* START DATASET CONTENT *

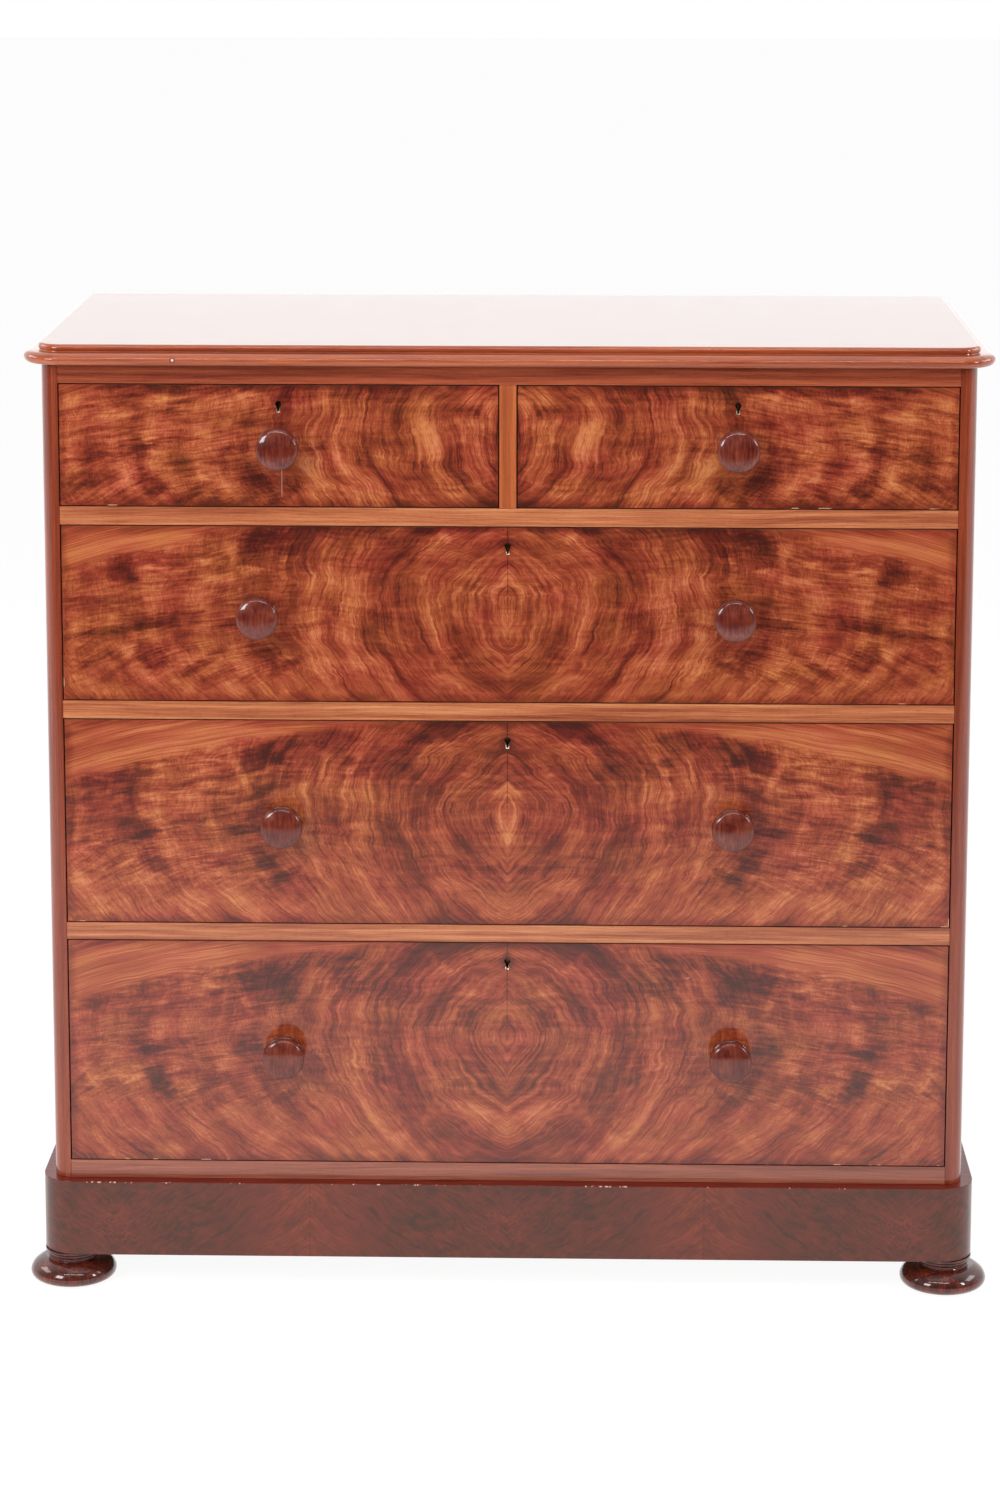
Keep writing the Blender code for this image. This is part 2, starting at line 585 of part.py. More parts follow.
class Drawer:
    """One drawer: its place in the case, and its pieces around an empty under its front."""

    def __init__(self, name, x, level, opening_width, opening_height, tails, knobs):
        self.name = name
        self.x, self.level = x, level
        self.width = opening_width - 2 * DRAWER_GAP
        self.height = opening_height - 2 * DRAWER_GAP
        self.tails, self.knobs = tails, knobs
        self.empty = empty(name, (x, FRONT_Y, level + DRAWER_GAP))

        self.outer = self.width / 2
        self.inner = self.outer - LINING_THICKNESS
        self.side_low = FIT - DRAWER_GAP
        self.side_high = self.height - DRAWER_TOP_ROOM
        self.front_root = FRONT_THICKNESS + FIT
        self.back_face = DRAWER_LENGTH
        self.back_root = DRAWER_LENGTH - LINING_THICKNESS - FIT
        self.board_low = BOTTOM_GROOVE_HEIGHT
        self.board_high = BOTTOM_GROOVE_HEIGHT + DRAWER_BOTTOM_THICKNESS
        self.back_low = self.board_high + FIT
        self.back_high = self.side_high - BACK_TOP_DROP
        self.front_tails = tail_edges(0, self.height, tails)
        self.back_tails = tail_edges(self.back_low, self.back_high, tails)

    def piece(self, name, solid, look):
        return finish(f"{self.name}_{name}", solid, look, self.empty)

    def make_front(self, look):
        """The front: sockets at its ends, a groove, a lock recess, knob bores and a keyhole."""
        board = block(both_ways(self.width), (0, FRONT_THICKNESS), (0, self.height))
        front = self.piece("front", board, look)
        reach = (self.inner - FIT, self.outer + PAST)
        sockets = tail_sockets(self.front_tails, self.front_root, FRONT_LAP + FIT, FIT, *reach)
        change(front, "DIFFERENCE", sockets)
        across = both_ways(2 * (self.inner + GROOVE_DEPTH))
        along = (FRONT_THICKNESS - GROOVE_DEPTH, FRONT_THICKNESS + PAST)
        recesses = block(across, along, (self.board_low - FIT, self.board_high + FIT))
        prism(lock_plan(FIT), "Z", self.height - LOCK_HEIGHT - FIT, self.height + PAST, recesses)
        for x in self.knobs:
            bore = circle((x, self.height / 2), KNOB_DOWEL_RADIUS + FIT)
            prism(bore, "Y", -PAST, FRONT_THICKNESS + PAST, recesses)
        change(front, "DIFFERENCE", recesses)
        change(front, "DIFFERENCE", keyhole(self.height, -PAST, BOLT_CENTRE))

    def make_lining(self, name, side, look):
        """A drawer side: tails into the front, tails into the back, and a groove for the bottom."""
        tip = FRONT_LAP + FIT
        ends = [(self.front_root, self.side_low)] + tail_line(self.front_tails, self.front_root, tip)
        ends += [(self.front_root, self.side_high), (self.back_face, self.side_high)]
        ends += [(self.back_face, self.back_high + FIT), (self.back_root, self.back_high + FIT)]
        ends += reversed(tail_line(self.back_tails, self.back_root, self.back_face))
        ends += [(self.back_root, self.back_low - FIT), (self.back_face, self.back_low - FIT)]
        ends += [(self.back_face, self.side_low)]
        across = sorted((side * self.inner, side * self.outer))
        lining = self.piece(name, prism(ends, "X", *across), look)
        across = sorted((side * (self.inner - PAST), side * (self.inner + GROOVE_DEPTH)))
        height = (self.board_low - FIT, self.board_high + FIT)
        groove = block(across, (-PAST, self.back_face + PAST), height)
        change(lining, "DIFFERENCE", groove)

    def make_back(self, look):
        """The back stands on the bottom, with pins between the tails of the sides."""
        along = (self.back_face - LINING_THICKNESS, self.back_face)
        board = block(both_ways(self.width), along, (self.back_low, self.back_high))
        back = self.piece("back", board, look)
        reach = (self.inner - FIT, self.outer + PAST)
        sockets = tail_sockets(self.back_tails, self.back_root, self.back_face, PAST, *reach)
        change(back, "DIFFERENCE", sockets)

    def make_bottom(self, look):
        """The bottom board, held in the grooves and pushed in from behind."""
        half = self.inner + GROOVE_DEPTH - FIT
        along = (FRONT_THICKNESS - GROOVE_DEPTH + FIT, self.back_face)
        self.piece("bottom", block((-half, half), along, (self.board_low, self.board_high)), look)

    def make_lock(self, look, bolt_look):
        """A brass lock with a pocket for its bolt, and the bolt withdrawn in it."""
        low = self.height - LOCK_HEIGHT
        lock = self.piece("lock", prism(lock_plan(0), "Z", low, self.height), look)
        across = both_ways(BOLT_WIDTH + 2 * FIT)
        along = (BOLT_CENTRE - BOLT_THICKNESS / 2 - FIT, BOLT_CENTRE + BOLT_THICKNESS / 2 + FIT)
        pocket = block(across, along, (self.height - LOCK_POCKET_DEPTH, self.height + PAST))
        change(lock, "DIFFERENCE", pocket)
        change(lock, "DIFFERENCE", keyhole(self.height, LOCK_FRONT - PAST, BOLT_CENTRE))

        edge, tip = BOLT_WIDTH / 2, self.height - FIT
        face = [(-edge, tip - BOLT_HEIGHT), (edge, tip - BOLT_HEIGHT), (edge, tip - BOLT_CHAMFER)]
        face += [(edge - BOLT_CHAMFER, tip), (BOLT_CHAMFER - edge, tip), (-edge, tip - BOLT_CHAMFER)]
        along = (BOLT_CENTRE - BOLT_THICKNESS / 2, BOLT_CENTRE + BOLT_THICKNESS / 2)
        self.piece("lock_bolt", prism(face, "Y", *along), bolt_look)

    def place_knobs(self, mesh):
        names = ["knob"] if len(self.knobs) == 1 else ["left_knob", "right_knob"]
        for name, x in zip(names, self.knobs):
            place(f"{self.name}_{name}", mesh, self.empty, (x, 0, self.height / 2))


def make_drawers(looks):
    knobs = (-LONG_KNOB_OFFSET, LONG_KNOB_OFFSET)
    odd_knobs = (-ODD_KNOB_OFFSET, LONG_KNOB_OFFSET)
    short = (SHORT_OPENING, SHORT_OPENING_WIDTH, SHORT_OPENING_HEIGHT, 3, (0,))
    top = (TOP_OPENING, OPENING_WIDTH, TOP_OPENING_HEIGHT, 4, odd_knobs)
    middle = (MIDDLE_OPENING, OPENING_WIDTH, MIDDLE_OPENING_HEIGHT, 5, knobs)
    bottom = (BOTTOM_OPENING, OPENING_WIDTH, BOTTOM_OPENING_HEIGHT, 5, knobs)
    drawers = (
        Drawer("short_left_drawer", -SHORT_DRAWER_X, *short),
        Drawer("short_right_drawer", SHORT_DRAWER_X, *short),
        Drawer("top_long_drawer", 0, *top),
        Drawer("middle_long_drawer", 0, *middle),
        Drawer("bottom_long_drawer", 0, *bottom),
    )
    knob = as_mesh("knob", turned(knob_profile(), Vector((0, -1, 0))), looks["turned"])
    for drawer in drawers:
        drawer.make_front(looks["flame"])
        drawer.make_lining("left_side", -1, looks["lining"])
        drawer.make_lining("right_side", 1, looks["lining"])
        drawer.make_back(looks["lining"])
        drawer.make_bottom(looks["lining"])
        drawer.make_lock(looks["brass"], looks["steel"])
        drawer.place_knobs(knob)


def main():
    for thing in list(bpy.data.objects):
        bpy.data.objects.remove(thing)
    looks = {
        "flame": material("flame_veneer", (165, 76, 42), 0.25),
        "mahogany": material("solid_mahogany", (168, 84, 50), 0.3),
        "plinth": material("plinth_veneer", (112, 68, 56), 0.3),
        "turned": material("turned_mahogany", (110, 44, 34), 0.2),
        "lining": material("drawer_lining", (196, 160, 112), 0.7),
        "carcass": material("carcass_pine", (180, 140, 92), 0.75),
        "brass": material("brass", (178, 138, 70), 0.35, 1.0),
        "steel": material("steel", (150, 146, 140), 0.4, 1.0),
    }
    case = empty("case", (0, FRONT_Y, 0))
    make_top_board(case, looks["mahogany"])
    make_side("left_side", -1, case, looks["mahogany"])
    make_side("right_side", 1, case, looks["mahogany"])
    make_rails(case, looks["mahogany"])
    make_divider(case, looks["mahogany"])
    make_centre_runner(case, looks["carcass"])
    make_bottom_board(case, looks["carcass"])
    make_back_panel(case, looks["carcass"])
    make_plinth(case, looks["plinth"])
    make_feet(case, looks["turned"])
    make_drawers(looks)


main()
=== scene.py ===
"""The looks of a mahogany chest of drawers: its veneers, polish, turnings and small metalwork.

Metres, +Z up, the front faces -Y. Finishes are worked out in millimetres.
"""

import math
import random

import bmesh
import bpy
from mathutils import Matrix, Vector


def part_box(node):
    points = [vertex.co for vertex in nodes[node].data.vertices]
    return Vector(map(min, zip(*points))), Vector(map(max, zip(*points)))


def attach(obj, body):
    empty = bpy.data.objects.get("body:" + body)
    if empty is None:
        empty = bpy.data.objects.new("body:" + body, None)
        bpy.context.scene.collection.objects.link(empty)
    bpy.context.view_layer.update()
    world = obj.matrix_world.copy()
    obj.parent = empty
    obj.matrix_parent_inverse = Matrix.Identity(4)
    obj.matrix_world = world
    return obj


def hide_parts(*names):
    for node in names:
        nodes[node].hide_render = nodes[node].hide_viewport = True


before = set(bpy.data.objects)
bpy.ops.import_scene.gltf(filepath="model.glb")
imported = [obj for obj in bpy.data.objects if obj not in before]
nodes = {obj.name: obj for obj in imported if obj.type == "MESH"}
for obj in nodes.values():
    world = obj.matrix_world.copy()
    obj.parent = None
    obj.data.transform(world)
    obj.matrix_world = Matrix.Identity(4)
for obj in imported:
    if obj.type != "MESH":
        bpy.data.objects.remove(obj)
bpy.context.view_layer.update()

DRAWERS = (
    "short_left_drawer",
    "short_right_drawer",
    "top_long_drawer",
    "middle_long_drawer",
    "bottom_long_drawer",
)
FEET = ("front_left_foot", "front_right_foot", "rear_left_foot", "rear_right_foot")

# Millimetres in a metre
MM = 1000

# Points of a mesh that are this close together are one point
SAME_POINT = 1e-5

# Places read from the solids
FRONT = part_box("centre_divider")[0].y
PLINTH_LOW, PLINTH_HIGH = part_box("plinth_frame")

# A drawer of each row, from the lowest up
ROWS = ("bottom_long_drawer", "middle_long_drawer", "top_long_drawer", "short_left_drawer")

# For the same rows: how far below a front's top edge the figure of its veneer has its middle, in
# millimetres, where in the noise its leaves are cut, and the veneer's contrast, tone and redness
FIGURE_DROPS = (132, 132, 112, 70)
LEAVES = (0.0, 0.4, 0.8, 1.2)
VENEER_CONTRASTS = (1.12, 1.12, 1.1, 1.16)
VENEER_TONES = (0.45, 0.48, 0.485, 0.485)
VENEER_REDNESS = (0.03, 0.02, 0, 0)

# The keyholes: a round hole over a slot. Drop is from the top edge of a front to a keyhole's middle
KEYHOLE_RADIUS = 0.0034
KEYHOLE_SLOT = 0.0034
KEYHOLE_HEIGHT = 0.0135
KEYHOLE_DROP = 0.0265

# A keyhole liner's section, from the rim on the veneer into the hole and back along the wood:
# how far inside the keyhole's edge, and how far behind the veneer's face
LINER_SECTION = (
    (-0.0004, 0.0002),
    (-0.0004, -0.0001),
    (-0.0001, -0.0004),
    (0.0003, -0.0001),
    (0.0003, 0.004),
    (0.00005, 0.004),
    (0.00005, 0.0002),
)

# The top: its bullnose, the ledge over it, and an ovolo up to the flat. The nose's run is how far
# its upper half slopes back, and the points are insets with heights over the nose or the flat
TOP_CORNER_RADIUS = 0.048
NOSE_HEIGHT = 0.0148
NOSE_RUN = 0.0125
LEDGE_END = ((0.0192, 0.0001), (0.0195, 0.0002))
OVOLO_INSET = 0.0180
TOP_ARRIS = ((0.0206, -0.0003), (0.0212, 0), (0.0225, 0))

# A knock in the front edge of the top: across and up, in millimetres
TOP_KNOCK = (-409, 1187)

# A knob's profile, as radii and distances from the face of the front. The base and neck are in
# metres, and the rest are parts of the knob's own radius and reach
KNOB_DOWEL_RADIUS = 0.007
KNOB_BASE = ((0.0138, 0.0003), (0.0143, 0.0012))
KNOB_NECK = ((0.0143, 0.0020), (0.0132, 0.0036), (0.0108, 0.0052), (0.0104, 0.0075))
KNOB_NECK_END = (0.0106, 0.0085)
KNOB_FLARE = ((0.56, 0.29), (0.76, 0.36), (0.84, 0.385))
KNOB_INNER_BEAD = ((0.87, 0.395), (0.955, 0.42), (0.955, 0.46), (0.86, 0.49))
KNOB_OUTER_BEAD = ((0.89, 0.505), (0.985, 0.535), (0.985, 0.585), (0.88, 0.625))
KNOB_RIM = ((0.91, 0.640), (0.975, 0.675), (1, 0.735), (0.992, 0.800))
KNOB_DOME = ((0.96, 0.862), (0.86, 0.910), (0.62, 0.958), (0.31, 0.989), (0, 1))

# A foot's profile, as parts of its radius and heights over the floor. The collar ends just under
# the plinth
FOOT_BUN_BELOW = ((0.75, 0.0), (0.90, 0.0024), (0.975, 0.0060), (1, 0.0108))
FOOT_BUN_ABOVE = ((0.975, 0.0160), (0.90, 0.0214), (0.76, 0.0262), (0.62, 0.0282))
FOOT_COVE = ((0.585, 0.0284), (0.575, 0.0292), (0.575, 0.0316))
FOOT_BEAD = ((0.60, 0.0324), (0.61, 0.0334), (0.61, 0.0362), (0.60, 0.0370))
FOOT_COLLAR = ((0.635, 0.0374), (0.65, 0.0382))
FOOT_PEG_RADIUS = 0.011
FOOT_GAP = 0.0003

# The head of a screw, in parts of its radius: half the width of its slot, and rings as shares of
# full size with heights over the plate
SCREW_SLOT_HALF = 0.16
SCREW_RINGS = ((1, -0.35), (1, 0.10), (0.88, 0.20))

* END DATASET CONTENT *

● TO BE DONE
Give again, word for word, every line of the listing above from the one with "(0, FRONT_Y, 0))" to the one with "if empty is", both inclusive, and nothing beyond them.

● WRITTEN RESPONSE
    case = empty("case", (0, FRONT_Y, 0))
    make_top_board(case, looks["mahogany"])
    make_side("left_side", -1, case, looks["mahogany"])
    make_side("right_side", 1, case, looks["mahogany"])
    make_rails(case, looks["mahogany"])
    make_divider(case, looks["mahogany"])
    make_centre_runner(case, looks["carcass"])
    make_bottom_board(case, looks["carcass"])
    make_back_panel(case, looks["carcass"])
    make_plinth(case, looks["plinth"])
    make_feet(case, looks["turned"])
    make_drawers(looks)


main()
=== scene.py ===
"""The looks of a mahogany chest of drawers: its veneers, polish, turnings and small metalwork.

Metres, +Z up, the front faces -Y. Finishes are worked out in millimetres.
"""

import math
import random

import bmesh
import bpy
from mathutils import Matrix, Vector


def part_box(node):
    points = [vertex.co for vertex in nodes[node].data.vertices]
    return Vector(map(min, zip(*points))), Vector(map(max, zip(*points)))


def attach(obj, body):
    empty = bpy.data.objects.get("body:" + body)
    if empty is None:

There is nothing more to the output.